Aim: Return each line of the material verbatim.

◇ ◇ ◇

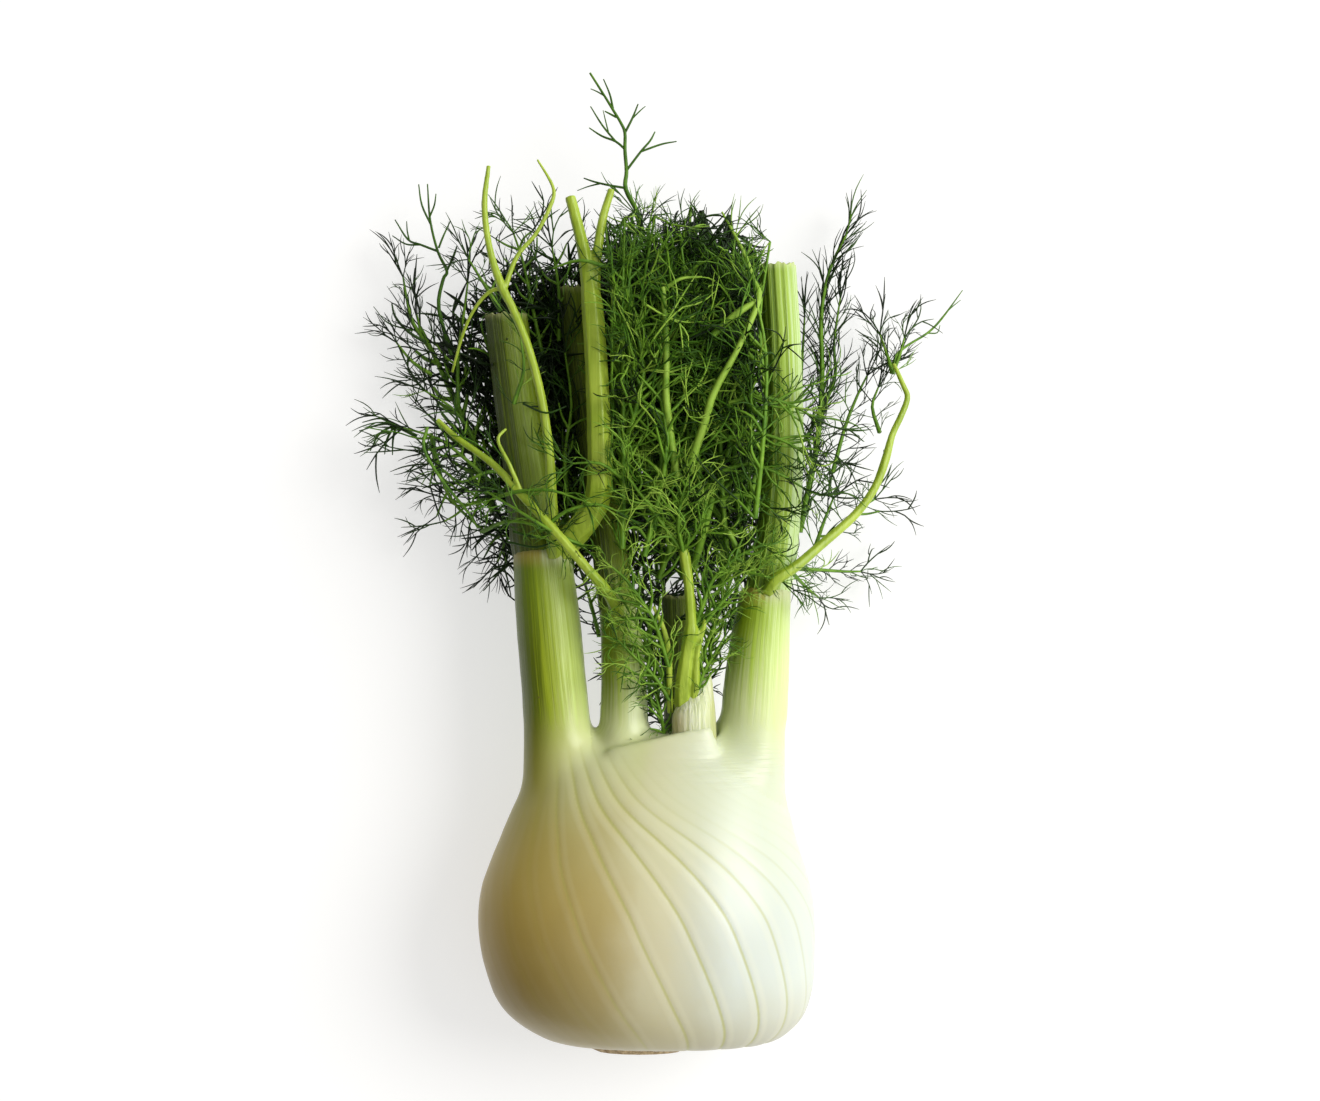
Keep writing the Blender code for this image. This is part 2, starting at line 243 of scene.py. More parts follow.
# The veins fan out from the foot of the left stalk: their angle round the bulb is turned and
# spread along Y, until it reads as at the widest part.
FAN_Y = (-38.7, 0.0, 20.4, 36.0, 50.0)
FAN_SPREAD = (1.0, 1.0, 1.25, 1.95, 2.7)
FAN_TURN = (-18.0, 0.0, 19.0, 58.3, 101.0)
VEINS = (  # (angle in degrees, how strongly it shows)
    (-120, 0.15), (-101, 0.15), (-84, 0.15), (-68, 0.1), (-54, 0.1), (-40, 0.12), (-24.5, 0.45),
    (-5.7, 0.85), (10.4, 1.0), (26, 1.0), (41, 0.8), (55, 0.45), (68, 0.3), (81, 0.2), (95, 0.15),
    (112, 0.15), (130, 0.15), (150, 0.15))
VEIN_DEPTH = 0.18
VEIN_WIDTH = 0.45
SWELL = 0.045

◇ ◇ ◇

Solution to the problem:
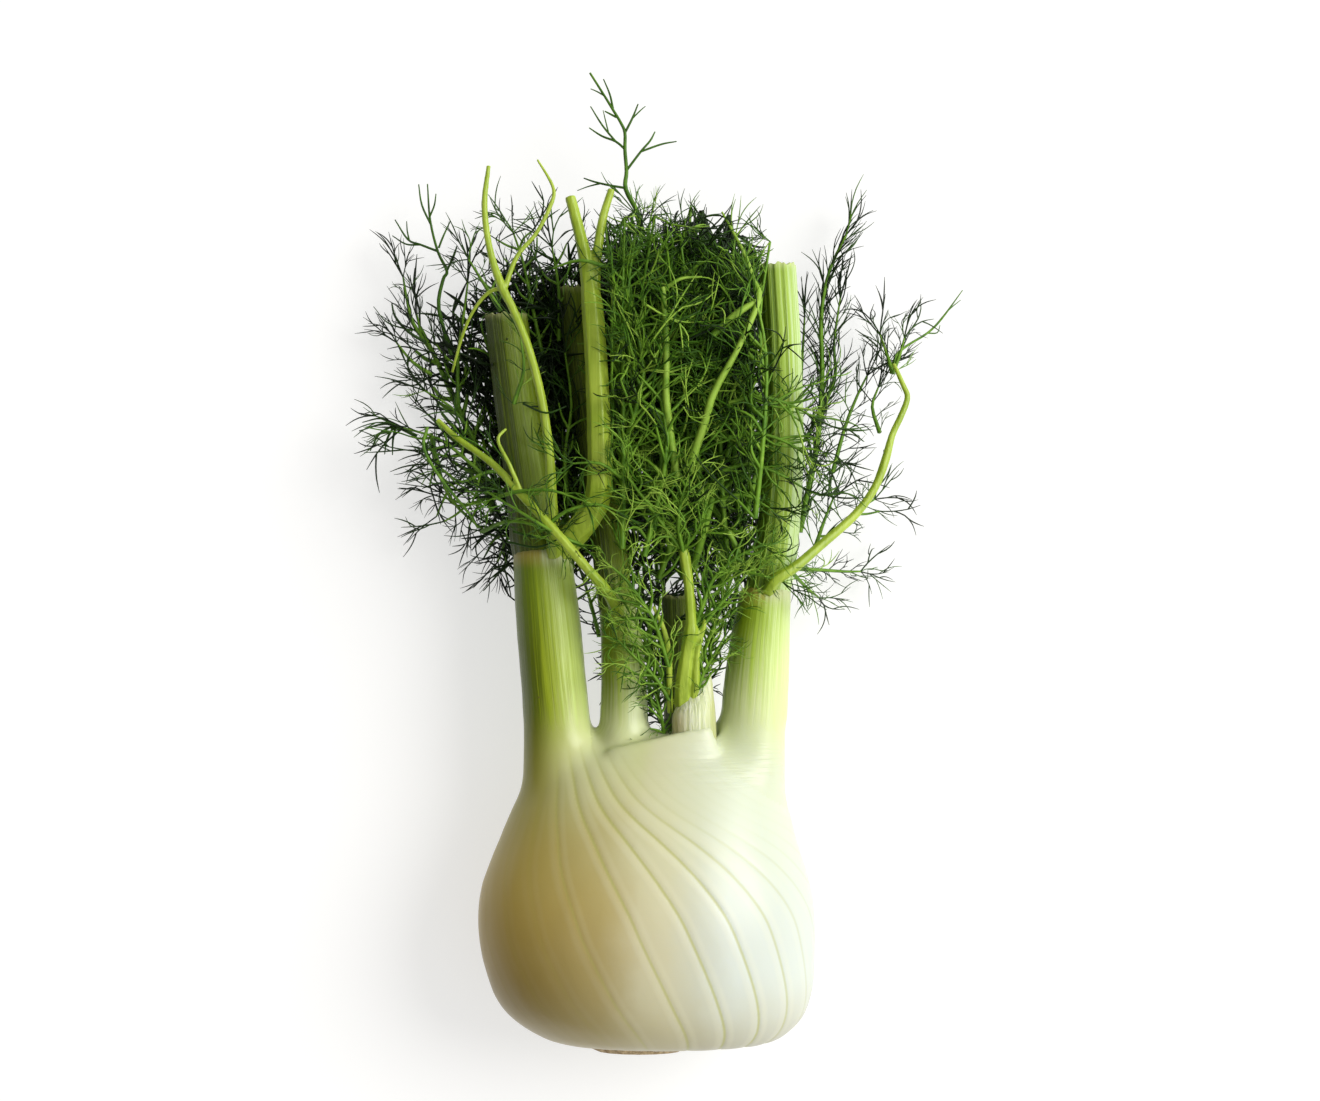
Keep writing the Blender code for this image. This is part 2, starting at line 243 of scene.py. More parts follow.
# The veins fan out from the foot of the left stalk: their angle round the bulb is turned and
# spread along Y, until it reads as at the widest part.
FAN_Y = (-38.7, 0.0, 20.4, 36.0, 50.0)
FAN_SPREAD = (1.0, 1.0, 1.25, 1.95, 2.7)
FAN_TURN = (-18.0, 0.0, 19.0, 58.3, 101.0)
VEINS = (  # (angle in degrees, how strongly it shows)
    (-120, 0.15), (-101, 0.15), (-84, 0.15), (-68, 0.1), (-54, 0.1), (-40, 0.12), (-24.5, 0.45),
    (-5.7, 0.85), (10.4, 1.0), (26, 1.0), (41, 0.8), (55, 0.45), (68, 0.3), (81, 0.2), (95, 0.15),
    (112, 0.15), (130, 0.15), (150, 0.15))
VEIN_DEPTH = 0.18
VEIN_WIDTH = 0.45
SWELL = 0.045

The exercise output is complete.